As life returned to normal and the Jews became re-integrated into the country, many left their former homes for richer or better surroundings.

In the early 1950’s and 1960’s North African Jews started arriving, but again they opted for other areas where their families already lived: Belleville, in the north of Paris; the Rue de Faubourg Montmartre, where many Israeli yordim also settled; or the outlying suburbs where modern, state-subsidized housing was available, with modern bathrooms and central heating.

It is only near the Place de la Republique that many Jews still live, but here, too, life has changed. The old kiosks with the Yiddish papers have disappeared. The Jewish theaters have closed down, and even the Hotel Modern has this year been converted into Paris’ new Holiday Ion with air-conditioned rooms and a hamburger cafeteria.

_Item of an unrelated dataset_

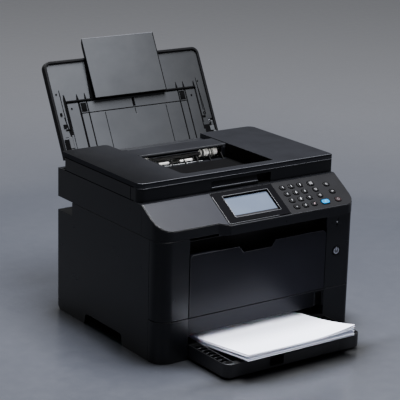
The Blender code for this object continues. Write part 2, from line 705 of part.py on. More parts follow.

To the south of the formerly Jewish area remains a typically Jewish business districts La Rue du Sentier, the heart of the garment district. Thousands of Jewish-owned shops and small factories, where the clothes which have made Paris fashion famous all over the world are designed and sewn, are located here.

Behind the labels of famous couturiers and fashion houses, are the men who once lived and worked in the Pletzel. From time to time they get into their big black cars to drive round the corner and get back to the past.

Jo Goldenberg’s restaurant was such a jump into time — a jump into an era when the Pletzel was filled and bursting with Jews who thought they never had it so good.